Start of Material provided

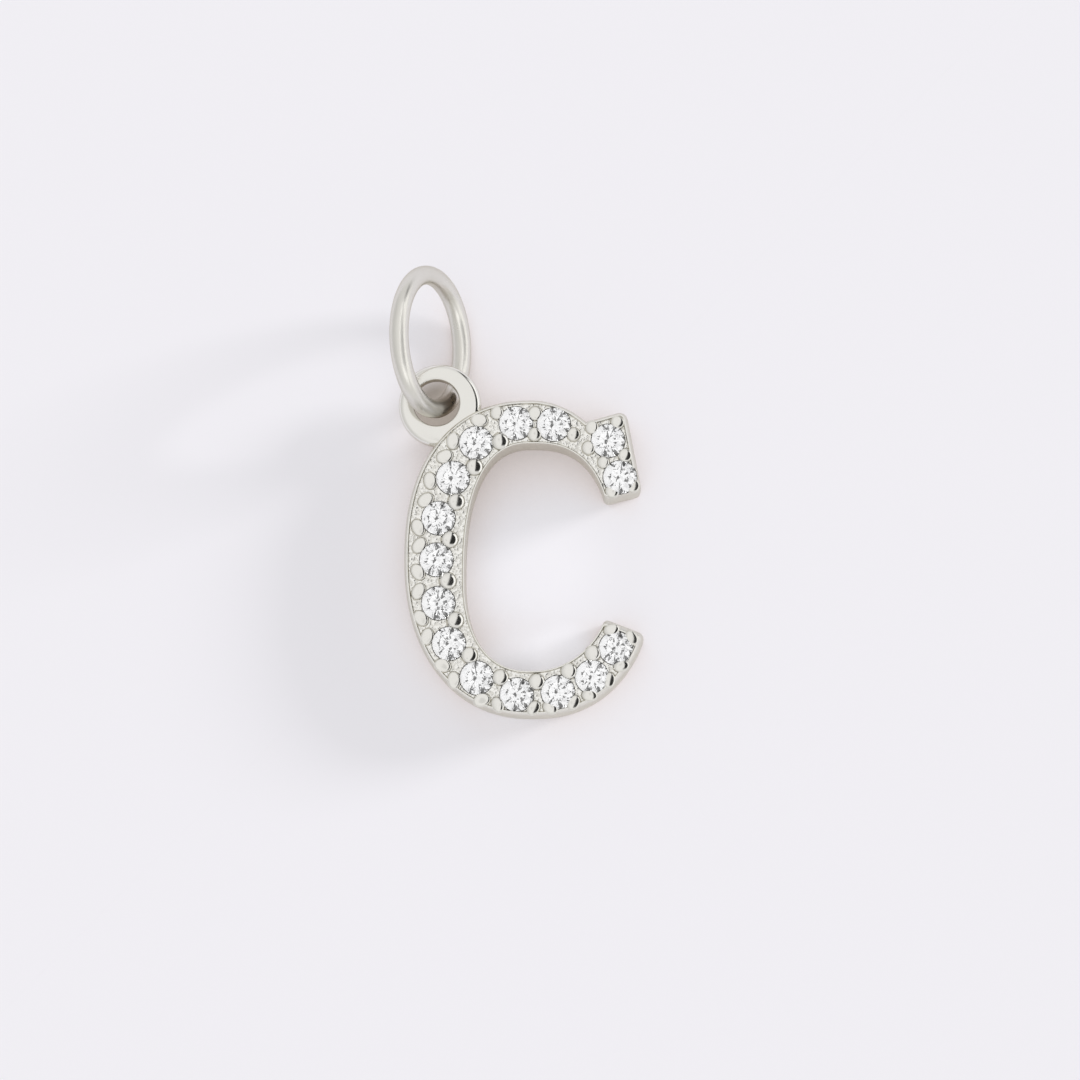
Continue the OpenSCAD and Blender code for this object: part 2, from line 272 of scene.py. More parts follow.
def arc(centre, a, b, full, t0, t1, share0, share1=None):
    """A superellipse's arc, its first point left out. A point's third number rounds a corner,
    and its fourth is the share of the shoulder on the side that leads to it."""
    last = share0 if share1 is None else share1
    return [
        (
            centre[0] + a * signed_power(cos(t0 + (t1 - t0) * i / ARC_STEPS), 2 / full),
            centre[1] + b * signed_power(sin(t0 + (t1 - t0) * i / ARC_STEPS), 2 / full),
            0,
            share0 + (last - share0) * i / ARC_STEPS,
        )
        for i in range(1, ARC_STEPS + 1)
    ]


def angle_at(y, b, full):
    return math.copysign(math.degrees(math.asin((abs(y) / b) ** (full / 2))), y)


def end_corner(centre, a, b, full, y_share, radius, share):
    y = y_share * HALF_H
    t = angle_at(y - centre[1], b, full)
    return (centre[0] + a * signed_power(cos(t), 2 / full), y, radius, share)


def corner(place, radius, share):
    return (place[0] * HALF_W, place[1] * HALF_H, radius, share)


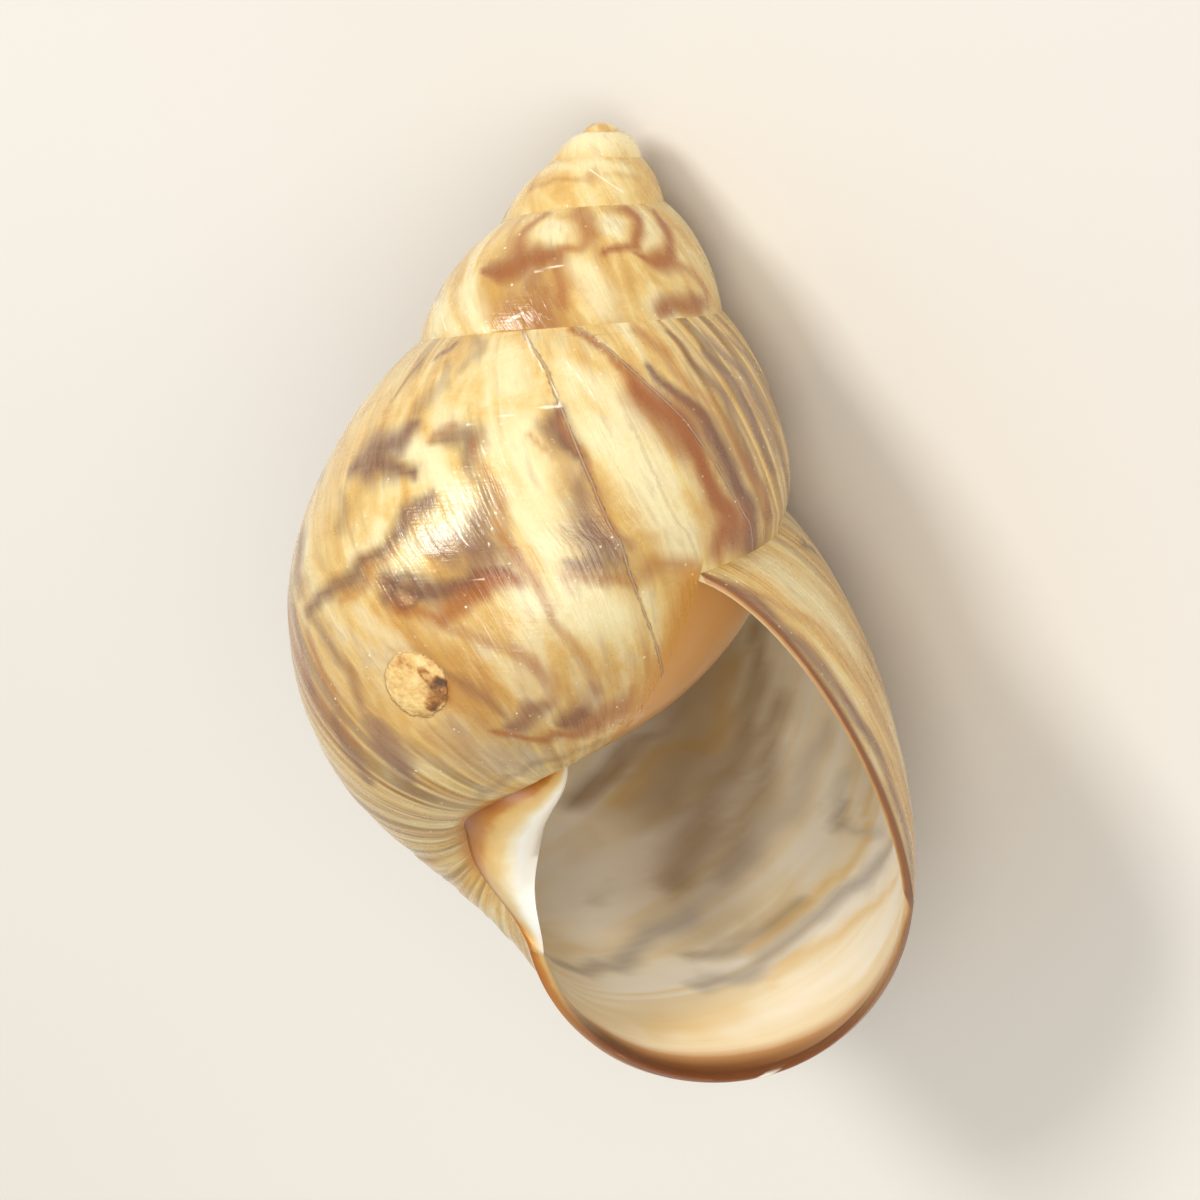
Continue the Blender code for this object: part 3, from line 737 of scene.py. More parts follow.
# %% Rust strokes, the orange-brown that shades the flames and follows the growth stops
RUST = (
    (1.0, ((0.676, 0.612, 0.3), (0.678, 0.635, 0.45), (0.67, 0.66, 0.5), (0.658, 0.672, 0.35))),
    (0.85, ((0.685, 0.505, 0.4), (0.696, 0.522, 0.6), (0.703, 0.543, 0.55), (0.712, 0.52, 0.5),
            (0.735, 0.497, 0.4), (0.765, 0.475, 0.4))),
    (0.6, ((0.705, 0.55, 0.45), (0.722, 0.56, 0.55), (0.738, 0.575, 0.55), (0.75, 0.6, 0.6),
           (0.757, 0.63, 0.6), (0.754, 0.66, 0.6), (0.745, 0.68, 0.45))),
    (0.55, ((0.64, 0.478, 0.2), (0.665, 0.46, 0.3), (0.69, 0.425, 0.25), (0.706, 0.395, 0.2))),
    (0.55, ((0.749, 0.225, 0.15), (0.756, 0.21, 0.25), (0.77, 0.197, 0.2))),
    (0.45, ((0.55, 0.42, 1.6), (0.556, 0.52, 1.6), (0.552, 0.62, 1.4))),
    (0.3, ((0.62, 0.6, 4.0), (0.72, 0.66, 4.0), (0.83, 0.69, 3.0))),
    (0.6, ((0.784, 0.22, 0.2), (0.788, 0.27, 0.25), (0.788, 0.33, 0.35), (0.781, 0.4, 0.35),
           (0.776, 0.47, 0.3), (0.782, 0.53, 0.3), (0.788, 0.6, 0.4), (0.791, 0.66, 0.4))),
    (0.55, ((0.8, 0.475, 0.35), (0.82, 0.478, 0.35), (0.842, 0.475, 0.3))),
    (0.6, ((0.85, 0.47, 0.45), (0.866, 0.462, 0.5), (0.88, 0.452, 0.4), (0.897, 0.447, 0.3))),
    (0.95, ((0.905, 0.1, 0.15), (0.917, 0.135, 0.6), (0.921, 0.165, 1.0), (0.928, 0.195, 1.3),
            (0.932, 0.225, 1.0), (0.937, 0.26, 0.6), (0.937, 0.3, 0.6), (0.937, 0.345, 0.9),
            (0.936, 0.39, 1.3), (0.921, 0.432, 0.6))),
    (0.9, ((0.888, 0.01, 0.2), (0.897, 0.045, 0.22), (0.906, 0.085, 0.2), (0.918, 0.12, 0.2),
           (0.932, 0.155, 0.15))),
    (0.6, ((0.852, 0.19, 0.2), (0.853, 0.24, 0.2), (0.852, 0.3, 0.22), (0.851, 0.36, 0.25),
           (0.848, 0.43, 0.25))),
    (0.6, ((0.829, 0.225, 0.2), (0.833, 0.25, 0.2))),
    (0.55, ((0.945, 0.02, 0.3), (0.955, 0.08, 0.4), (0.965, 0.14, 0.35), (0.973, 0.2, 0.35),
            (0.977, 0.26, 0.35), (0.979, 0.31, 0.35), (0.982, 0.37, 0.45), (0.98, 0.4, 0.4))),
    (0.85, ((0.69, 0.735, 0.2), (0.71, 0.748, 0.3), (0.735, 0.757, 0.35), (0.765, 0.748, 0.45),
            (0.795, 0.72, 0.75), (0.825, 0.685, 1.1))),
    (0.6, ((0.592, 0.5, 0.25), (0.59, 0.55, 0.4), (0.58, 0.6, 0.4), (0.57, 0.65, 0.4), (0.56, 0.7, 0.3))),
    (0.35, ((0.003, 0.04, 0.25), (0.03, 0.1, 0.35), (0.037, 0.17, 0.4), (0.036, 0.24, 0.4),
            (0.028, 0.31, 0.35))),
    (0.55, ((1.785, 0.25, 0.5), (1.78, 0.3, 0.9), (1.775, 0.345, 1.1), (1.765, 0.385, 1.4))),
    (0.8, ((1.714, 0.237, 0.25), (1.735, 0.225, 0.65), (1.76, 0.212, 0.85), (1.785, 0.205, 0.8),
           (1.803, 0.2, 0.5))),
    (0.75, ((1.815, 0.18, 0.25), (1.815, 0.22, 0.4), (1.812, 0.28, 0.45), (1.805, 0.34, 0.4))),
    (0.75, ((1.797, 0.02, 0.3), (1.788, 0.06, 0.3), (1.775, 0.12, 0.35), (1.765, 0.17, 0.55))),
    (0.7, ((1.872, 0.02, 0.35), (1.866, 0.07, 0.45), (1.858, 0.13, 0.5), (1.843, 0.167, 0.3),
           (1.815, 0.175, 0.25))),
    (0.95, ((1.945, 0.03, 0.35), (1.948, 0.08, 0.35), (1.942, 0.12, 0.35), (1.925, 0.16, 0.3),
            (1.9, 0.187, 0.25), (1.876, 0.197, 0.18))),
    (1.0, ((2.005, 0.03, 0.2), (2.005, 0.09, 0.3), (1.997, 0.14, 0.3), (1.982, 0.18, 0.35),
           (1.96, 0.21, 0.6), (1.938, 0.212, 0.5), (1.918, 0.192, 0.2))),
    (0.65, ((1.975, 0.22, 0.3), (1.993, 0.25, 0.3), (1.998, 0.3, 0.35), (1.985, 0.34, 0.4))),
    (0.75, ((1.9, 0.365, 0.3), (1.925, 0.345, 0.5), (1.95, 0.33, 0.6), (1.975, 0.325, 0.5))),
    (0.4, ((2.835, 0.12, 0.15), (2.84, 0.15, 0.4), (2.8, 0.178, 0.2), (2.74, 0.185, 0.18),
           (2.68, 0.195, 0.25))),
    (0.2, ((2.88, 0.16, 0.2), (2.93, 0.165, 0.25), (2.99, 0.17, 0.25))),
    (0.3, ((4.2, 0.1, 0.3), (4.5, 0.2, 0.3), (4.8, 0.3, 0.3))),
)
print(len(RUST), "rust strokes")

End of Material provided

Exercise instructions
Reproduce every record, matching each line exactly.

Result of the exercise
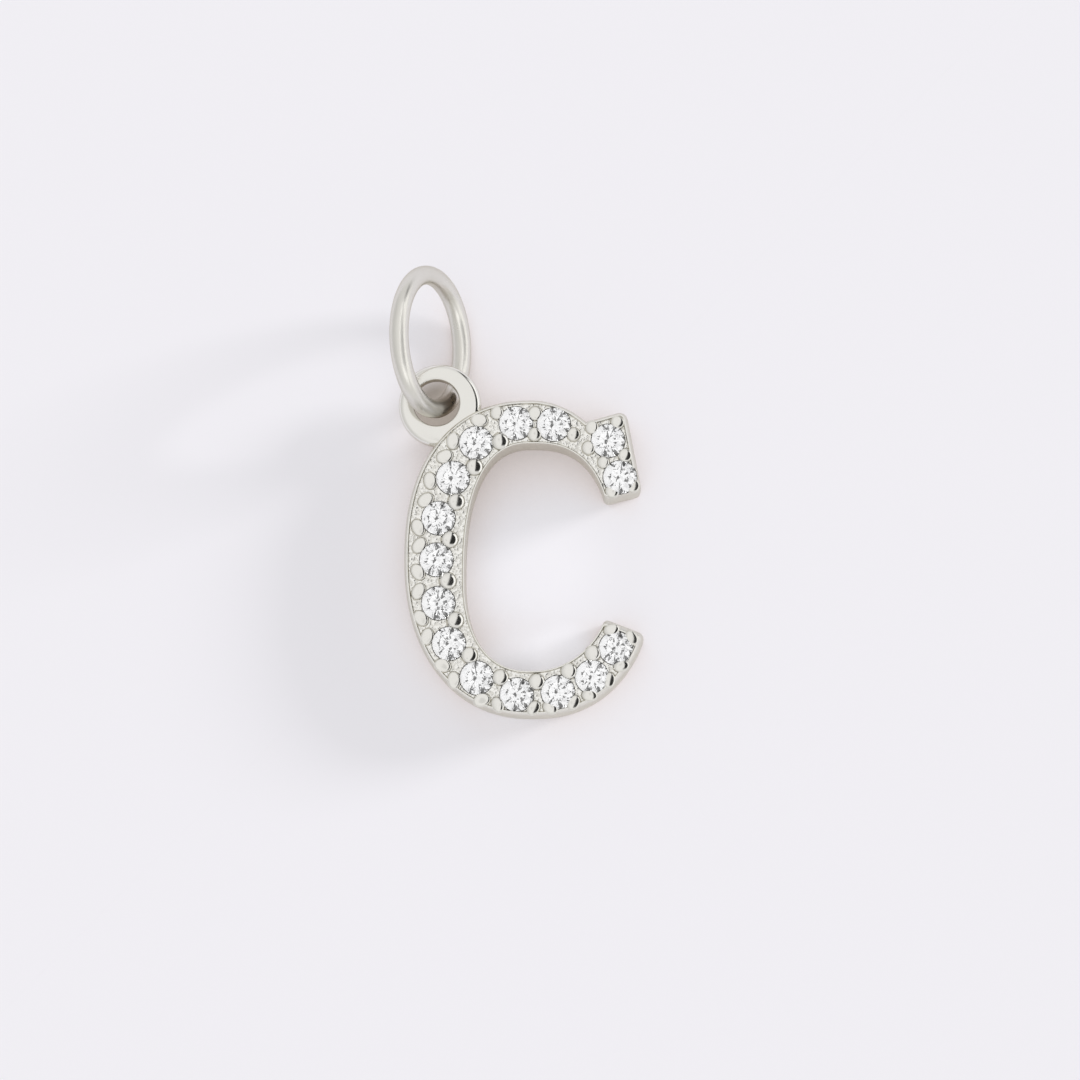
Continue the OpenSCAD and Blender code for this object: part 2, from line 272 of scene.py. More parts follow.
def arc(centre, a, b, full, t0, t1, share0, share1=None):
    """A superellipse's arc, its first point left out. A point's third number rounds a corner,
    and its fourth is the share of the shoulder on the side that leads to it."""
    last = share0 if share1 is None else share1
    return [
        (
            centre[0] + a * signed_power(cos(t0 + (t1 - t0) * i / ARC_STEPS), 2 / full),
            centre[1] + b * signed_power(sin(t0 + (t1 - t0) * i / ARC_STEPS), 2 / full),
            0,
            share0 + (last - share0) * i / ARC_STEPS,
        )
        for i in range(1, ARC_STEPS + 1)
    ]


def angle_at(y, b, full):
    return math.copysign(math.degrees(math.asin((abs(y) / b) ** (full / 2))), y)


def end_corner(centre, a, b, full, y_share, radius, share):
    y = y_share * HALF_H
    t = angle_at(y - centre[1], b, full)
    return (centre[0] + a * signed_power(cos(t), 2 / full), y, radius, share)


def corner(place, radius, share):
    return (place[0] * HALF_W, place[1] * HALF_H, radius, share)


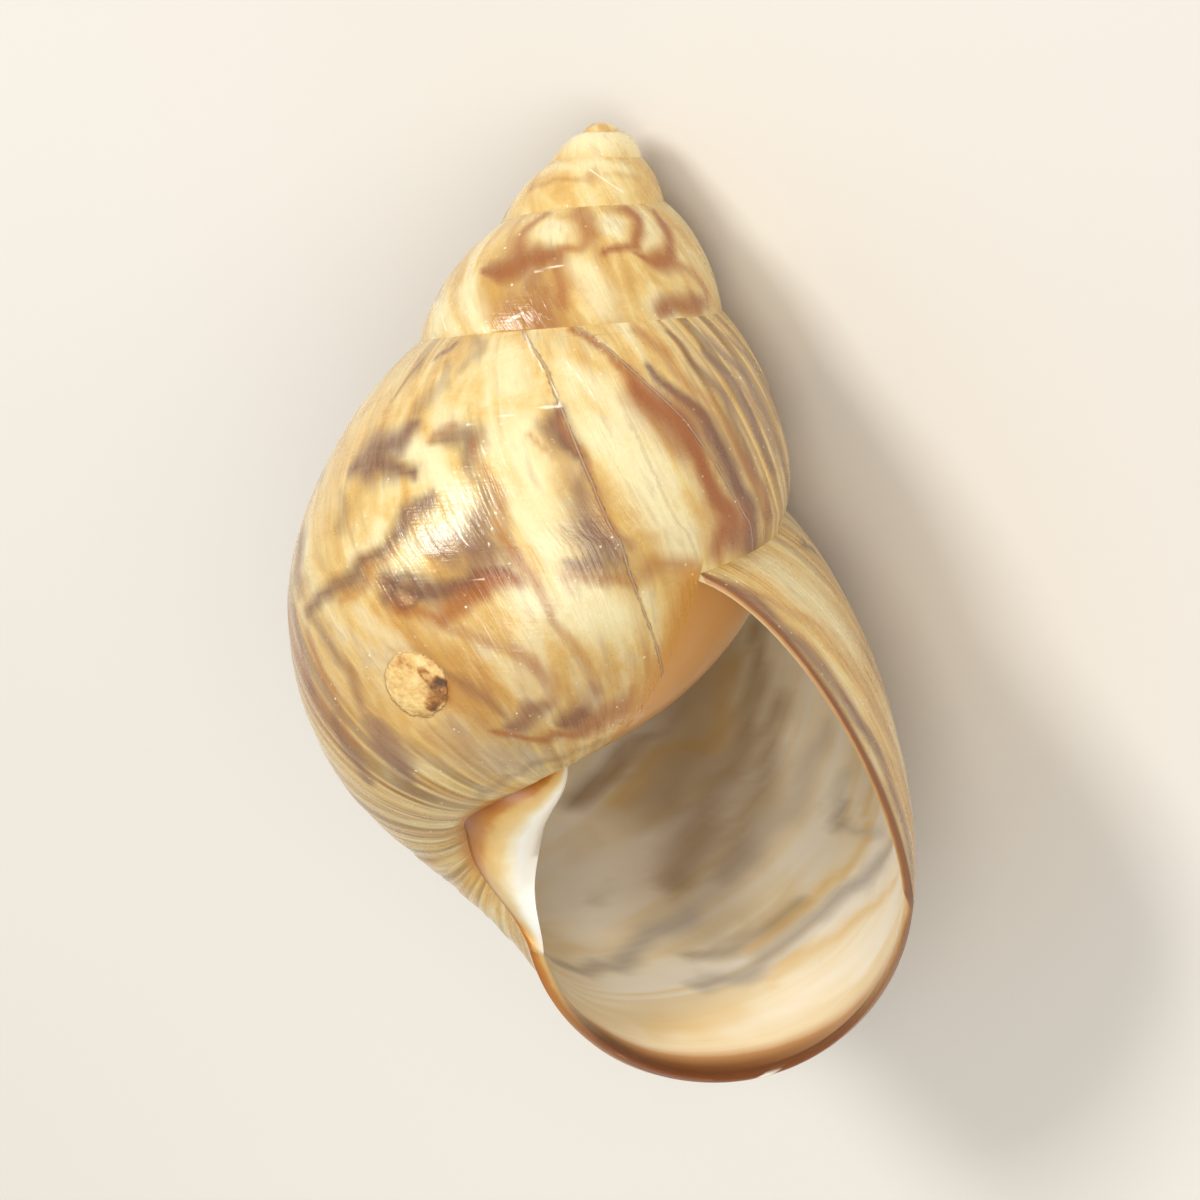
Continue the Blender code for this object: part 3, from line 737 of scene.py. More parts follow.
# %% Rust strokes, the orange-brown that shades the flames and follows the growth stops
RUST = (
    (1.0, ((0.676, 0.612, 0.3), (0.678, 0.635, 0.45), (0.67, 0.66, 0.5), (0.658, 0.672, 0.35))),
    (0.85, ((0.685, 0.505, 0.4), (0.696, 0.522, 0.6), (0.703, 0.543, 0.55), (0.712, 0.52, 0.5),
            (0.735, 0.497, 0.4), (0.765, 0.475, 0.4))),
    (0.6, ((0.705, 0.55, 0.45), (0.722, 0.56, 0.55), (0.738, 0.575, 0.55), (0.75, 0.6, 0.6),
           (0.757, 0.63, 0.6), (0.754, 0.66, 0.6), (0.745, 0.68, 0.45))),
    (0.55, ((0.64, 0.478, 0.2), (0.665, 0.46, 0.3), (0.69, 0.425, 0.25), (0.706, 0.395, 0.2))),
    (0.55, ((0.749, 0.225, 0.15), (0.756, 0.21, 0.25), (0.77, 0.197, 0.2))),
    (0.45, ((0.55, 0.42, 1.6), (0.556, 0.52, 1.6), (0.552, 0.62, 1.4))),
    (0.3, ((0.62, 0.6, 4.0), (0.72, 0.66, 4.0), (0.83, 0.69, 3.0))),
    (0.6, ((0.784, 0.22, 0.2), (0.788, 0.27, 0.25), (0.788, 0.33, 0.35), (0.781, 0.4, 0.35),
           (0.776, 0.47, 0.3), (0.782, 0.53, 0.3), (0.788, 0.6, 0.4), (0.791, 0.66, 0.4))),
    (0.55, ((0.8, 0.475, 0.35), (0.82, 0.478, 0.35), (0.842, 0.475, 0.3))),
    (0.6, ((0.85, 0.47, 0.45), (0.866, 0.462, 0.5), (0.88, 0.452, 0.4), (0.897, 0.447, 0.3))),
    (0.95, ((0.905, 0.1, 0.15), (0.917, 0.135, 0.6), (0.921, 0.165, 1.0), (0.928, 0.195, 1.3),
            (0.932, 0.225, 1.0), (0.937, 0.26, 0.6), (0.937, 0.3, 0.6), (0.937, 0.345, 0.9),
            (0.936, 0.39, 1.3), (0.921, 0.432, 0.6))),
    (0.9, ((0.888, 0.01, 0.2), (0.897, 0.045, 0.22), (0.906, 0.085, 0.2), (0.918, 0.12, 0.2),
           (0.932, 0.155, 0.15))),
    (0.6, ((0.852, 0.19, 0.2), (0.853, 0.24, 0.2), (0.852, 0.3, 0.22), (0.851, 0.36, 0.25),
           (0.848, 0.43, 0.25))),
    (0.6, ((0.829, 0.225, 0.2), (0.833, 0.25, 0.2))),
    (0.55, ((0.945, 0.02, 0.3), (0.955, 0.08, 0.4), (0.965, 0.14, 0.35), (0.973, 0.2, 0.35),
            (0.977, 0.26, 0.35), (0.979, 0.31, 0.35), (0.982, 0.37, 0.45), (0.98, 0.4, 0.4))),
    (0.85, ((0.69, 0.735, 0.2), (0.71, 0.748, 0.3), (0.735, 0.757, 0.35), (0.765, 0.748, 0.45),
            (0.795, 0.72, 0.75), (0.825, 0.685, 1.1))),
    (0.6, ((0.592, 0.5, 0.25), (0.59, 0.55, 0.4), (0.58, 0.6, 0.4), (0.57, 0.65, 0.4), (0.56, 0.7, 0.3))),
    (0.35, ((0.003, 0.04, 0.25), (0.03, 0.1, 0.35), (0.037, 0.17, 0.4), (0.036, 0.24, 0.4),
            (0.028, 0.31, 0.35))),
    (0.55, ((1.785, 0.25, 0.5), (1.78, 0.3, 0.9), (1.775, 0.345, 1.1), (1.765, 0.385, 1.4))),
    (0.8, ((1.714, 0.237, 0.25), (1.735, 0.225, 0.65), (1.76, 0.212, 0.85), (1.785, 0.205, 0.8),
           (1.803, 0.2, 0.5))),
    (0.75, ((1.815, 0.18, 0.25), (1.815, 0.22, 0.4), (1.812, 0.28, 0.45), (1.805, 0.34, 0.4))),
    (0.75, ((1.797, 0.02, 0.3), (1.788, 0.06, 0.3), (1.775, 0.12, 0.35), (1.765, 0.17, 0.55))),
    (0.7, ((1.872, 0.02, 0.35), (1.866, 0.07, 0.45), (1.858, 0.13, 0.5), (1.843, 0.167, 0.3),
           (1.815, 0.175, 0.25))),
    (0.95, ((1.945, 0.03, 0.35), (1.948, 0.08, 0.35), (1.942, 0.12, 0.35), (1.925, 0.16, 0.3),
            (1.9, 0.187, 0.25), (1.876, 0.197, 0.18))),
    (1.0, ((2.005, 0.03, 0.2), (2.005, 0.09, 0.3), (1.997, 0.14, 0.3), (1.982, 0.18, 0.35),
           (1.96, 0.21, 0.6), (1.938, 0.212, 0.5), (1.918, 0.192, 0.2))),
    (0.65, ((1.975, 0.22, 0.3), (1.993, 0.25, 0.3), (1.998, 0.3, 0.35), (1.985, 0.34, 0.4))),
    (0.75, ((1.9, 0.365, 0.3), (1.925, 0.345, 0.5), (1.95, 0.33, 0.6), (1.975, 0.325, 0.5))),
    (0.4, ((2.835, 0.12, 0.15), (2.84, 0.15, 0.4), (2.8, 0.178, 0.2), (2.74, 0.185, 0.18),
           (2.68, 0.195, 0.25))),
    (0.2, ((2.88, 0.16, 0.2), (2.93, 0.165, 0.25), (2.99, 0.17, 0.25))),
    (0.3, ((4.2, 0.1, 0.3), (4.5, 0.2, 0.3), (4.8, 0.3, 0.3))),
)
print(len(RUST), "rust strokes")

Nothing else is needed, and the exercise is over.